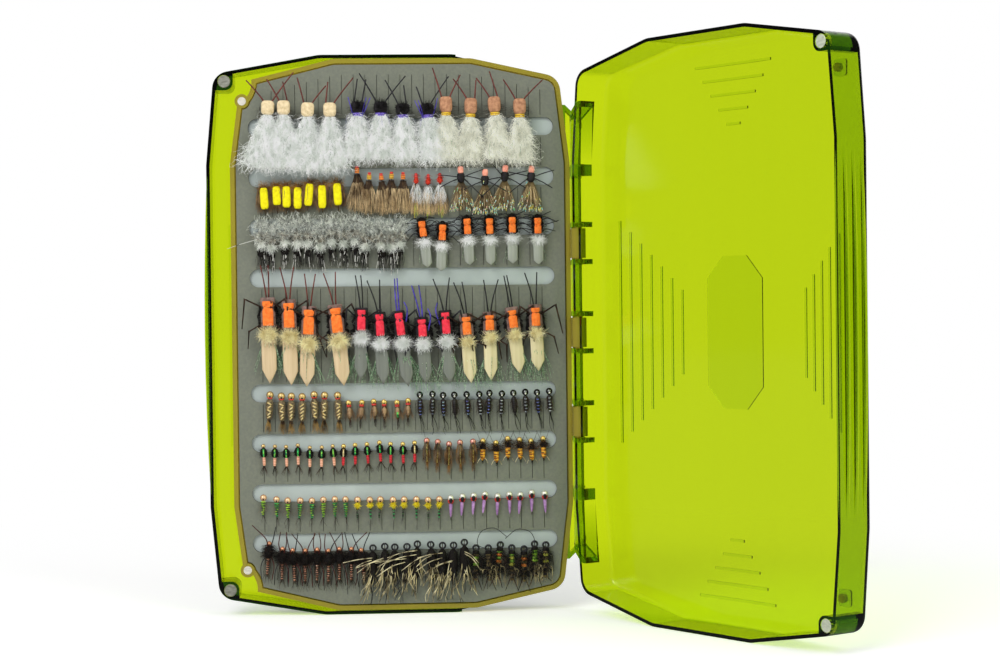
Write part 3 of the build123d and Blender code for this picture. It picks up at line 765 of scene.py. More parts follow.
■ ■ ■ ■ ■
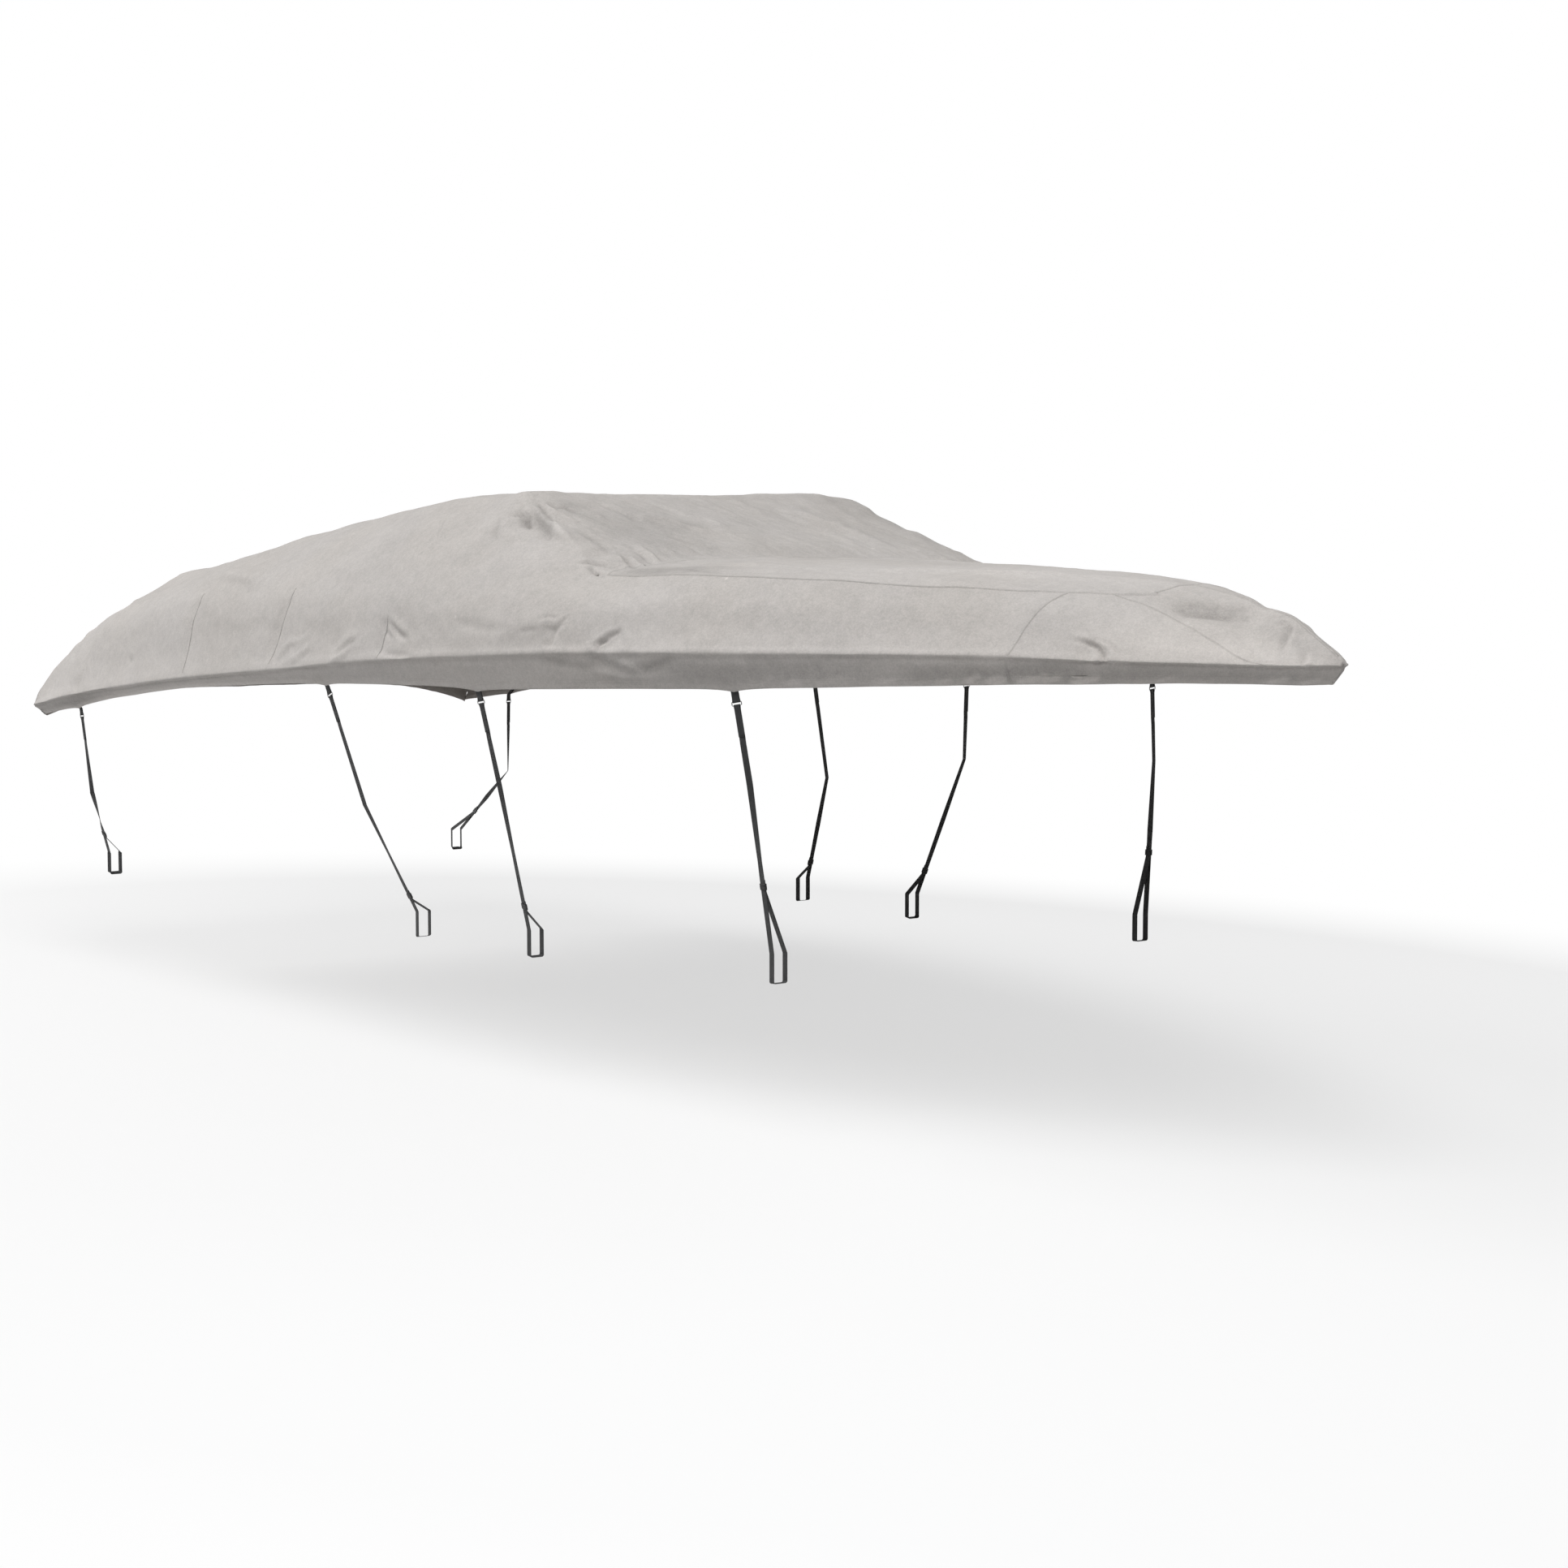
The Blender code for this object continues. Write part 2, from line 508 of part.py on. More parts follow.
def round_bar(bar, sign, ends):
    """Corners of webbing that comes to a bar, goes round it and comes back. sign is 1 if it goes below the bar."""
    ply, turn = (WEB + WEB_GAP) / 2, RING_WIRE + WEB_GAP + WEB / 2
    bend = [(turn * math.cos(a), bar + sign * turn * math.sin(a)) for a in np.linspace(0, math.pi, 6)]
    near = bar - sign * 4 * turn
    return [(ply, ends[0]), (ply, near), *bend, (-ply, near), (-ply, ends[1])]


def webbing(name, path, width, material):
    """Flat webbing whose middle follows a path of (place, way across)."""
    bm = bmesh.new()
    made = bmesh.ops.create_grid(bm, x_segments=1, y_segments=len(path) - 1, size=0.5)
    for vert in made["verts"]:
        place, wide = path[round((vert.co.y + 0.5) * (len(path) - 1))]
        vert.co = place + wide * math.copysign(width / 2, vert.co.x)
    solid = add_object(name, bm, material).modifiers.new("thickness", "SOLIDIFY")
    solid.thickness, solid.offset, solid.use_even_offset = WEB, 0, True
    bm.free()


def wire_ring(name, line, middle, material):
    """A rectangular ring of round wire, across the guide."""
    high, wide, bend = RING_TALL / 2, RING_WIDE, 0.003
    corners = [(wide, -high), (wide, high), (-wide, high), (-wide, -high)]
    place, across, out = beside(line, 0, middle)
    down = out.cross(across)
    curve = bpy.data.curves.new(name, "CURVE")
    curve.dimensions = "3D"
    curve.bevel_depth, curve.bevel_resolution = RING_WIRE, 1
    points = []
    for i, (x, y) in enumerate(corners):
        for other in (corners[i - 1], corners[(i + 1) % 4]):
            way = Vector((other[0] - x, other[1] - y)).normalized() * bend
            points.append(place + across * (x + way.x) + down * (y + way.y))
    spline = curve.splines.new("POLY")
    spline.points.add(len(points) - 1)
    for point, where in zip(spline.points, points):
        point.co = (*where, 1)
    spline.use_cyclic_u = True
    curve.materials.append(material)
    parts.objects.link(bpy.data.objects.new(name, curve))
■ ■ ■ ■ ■
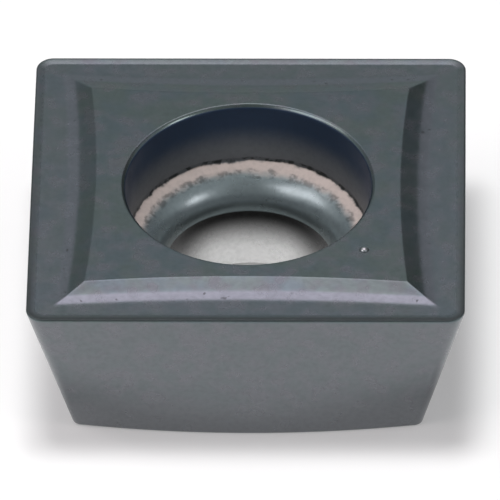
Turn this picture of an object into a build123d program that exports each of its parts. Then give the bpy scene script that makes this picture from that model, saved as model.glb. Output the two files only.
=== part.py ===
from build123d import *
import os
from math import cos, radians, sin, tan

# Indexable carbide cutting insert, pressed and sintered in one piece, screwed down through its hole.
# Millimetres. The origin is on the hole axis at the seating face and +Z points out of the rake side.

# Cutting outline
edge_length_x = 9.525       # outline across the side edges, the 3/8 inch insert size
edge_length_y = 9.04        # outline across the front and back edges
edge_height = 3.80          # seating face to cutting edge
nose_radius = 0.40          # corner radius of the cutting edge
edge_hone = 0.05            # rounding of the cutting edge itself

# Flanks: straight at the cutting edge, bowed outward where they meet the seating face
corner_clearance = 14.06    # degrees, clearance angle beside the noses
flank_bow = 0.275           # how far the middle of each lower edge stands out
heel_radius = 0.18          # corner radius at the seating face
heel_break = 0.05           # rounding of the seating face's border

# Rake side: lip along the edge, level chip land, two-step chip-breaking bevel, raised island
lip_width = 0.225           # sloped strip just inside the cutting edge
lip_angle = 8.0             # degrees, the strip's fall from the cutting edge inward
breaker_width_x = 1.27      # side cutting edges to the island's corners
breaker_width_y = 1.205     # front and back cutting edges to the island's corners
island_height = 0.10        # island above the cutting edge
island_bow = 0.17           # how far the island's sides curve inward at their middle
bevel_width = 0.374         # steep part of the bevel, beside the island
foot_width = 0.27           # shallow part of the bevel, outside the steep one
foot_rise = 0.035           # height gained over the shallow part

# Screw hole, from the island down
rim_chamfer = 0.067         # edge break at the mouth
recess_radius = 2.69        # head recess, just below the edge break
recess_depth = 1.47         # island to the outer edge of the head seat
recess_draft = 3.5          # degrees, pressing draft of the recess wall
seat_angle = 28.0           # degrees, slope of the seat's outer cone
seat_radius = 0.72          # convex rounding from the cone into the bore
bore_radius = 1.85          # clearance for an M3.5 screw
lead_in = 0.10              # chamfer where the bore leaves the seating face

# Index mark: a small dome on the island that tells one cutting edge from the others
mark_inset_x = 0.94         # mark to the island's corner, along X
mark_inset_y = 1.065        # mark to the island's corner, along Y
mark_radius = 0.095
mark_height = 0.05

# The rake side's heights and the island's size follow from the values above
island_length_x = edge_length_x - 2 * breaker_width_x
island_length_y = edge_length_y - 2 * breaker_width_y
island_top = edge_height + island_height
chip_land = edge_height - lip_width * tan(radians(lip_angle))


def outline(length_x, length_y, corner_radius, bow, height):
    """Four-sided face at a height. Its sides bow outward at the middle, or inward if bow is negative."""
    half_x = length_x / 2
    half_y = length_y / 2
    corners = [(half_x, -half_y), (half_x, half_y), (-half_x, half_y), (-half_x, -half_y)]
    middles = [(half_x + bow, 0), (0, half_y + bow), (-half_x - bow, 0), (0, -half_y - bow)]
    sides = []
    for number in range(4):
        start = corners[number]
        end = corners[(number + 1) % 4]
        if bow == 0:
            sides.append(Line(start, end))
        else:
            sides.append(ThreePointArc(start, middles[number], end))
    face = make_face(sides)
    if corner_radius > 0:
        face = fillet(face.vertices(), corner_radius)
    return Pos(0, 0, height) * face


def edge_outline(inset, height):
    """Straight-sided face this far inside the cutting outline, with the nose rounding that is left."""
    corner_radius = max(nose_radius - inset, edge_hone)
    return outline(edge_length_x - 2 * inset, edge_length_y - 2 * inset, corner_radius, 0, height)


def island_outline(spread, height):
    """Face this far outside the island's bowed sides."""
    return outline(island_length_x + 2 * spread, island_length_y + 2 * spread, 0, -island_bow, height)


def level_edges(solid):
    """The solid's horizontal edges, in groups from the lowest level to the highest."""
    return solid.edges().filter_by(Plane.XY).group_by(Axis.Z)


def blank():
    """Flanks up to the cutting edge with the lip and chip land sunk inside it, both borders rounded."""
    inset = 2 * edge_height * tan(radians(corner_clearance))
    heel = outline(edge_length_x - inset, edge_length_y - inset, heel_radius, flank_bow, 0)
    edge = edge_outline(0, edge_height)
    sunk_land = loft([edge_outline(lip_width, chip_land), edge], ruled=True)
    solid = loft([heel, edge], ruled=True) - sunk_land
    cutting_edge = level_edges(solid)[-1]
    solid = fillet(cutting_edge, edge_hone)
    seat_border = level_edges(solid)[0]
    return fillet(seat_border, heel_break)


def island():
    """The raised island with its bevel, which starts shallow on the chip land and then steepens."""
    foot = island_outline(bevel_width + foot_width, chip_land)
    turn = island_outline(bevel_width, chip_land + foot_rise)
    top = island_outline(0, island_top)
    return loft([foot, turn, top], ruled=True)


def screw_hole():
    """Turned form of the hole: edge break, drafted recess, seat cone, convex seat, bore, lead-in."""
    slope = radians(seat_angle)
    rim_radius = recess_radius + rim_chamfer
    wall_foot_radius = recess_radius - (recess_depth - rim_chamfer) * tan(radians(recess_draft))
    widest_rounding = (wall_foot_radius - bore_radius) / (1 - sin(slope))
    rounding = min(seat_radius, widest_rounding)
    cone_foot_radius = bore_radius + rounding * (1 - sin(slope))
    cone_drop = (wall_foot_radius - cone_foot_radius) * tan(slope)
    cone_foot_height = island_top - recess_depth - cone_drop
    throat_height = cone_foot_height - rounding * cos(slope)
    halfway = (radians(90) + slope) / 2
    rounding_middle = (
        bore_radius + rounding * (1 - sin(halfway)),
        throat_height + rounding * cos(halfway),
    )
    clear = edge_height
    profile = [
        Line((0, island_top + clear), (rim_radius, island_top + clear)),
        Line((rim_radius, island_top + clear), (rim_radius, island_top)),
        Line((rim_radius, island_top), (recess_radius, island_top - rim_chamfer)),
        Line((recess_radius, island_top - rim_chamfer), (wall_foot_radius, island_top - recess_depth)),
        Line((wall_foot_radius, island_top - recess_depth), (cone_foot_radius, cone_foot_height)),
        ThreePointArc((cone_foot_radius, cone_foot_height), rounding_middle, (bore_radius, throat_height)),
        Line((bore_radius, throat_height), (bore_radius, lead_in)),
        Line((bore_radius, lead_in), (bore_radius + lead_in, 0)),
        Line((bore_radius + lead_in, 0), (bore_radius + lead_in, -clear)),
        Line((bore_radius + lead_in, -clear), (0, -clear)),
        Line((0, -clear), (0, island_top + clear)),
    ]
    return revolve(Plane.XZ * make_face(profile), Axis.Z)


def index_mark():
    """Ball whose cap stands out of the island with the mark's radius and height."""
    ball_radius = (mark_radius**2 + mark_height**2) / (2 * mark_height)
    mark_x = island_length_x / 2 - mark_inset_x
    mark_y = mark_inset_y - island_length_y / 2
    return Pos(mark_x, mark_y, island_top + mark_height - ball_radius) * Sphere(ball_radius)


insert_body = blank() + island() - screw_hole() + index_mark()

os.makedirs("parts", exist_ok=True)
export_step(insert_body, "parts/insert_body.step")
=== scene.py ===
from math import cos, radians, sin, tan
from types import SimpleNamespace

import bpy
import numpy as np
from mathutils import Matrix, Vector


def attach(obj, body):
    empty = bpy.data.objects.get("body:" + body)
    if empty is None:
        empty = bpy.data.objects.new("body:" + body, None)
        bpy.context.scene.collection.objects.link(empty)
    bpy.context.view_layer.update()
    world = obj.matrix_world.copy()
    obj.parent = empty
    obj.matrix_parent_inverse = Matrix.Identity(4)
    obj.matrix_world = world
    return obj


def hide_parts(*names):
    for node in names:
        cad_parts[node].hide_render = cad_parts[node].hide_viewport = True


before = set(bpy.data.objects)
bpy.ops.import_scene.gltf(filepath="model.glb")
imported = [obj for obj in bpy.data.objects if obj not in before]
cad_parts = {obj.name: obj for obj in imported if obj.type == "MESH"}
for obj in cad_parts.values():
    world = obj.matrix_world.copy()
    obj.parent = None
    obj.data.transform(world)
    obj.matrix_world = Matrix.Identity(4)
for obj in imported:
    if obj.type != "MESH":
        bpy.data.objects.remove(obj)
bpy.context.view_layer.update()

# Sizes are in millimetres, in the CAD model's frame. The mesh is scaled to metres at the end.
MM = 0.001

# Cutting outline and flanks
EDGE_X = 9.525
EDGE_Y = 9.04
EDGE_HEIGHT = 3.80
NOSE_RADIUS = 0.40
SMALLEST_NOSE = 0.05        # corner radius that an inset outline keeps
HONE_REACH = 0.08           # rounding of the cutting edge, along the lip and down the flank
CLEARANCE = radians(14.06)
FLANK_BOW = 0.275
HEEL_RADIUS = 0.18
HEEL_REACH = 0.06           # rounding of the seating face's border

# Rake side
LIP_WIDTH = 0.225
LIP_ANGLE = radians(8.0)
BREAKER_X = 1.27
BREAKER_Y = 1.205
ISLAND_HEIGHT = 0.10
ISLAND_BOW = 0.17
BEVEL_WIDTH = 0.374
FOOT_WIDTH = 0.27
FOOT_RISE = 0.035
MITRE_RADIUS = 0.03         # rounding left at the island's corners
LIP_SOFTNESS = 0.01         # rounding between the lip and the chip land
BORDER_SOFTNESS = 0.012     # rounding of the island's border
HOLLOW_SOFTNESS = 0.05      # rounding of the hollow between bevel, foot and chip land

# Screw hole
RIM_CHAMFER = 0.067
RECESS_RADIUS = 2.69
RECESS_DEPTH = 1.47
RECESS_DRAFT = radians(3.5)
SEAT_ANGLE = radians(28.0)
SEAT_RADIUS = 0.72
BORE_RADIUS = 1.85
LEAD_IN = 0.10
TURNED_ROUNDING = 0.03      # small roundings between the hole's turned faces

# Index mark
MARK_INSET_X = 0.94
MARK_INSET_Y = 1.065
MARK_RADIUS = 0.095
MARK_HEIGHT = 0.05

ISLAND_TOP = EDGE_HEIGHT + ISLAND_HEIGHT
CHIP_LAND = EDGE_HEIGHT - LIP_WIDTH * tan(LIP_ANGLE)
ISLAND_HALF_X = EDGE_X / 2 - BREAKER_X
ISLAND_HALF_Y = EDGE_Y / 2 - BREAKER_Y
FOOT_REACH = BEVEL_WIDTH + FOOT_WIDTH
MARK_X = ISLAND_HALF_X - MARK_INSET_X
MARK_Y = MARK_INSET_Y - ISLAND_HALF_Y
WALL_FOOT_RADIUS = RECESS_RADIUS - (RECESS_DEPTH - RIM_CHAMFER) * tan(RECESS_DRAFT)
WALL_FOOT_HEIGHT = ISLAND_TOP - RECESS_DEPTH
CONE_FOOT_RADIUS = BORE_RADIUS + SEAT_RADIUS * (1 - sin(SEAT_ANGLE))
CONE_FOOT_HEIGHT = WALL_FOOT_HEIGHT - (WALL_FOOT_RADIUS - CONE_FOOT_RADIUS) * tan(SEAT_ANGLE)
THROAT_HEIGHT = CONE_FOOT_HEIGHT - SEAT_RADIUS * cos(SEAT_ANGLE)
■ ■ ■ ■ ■
■ Written task
Extract exactly and only the span of lines that begins at the line containing "ball_radius = (mark_radius**2" and ends at the line containing "before = set(bpy.data.objects)".

■ Written solution
    ball_radius = (mark_radius**2 + mark_height**2) / (2 * mark_height)
    mark_x = island_length_x / 2 - mark_inset_x
    mark_y = mark_inset_y - island_length_y / 2
    return Pos(mark_x, mark_y, island_top + mark_height - ball_radius) * Sphere(ball_radius)


insert_body = blank() + island() - screw_hole() + index_mark()

os.makedirs("parts", exist_ok=True)
export_step(insert_body, "parts/insert_body.step")
=== scene.py ===
from math import cos, radians, sin, tan
from types import SimpleNamespace

import bpy
import numpy as np
from mathutils import Matrix, Vector


def attach(obj, body):
    empty = bpy.data.objects.get("body:" + body)
    if empty is None:
        empty = bpy.data.objects.new("body:" + body, None)
        bpy.context.scene.collection.objects.link(empty)
    bpy.context.view_layer.update()
    world = obj.matrix_world.copy()
    obj.parent = empty
    obj.matrix_parent_inverse = Matrix.Identity(4)
    obj.matrix_world = world
    return obj


def hide_parts(*names):
    for node in names:
        cad_parts[node].hide_render = cad_parts[node].hide_viewport = True


before = set(bpy.data.objects)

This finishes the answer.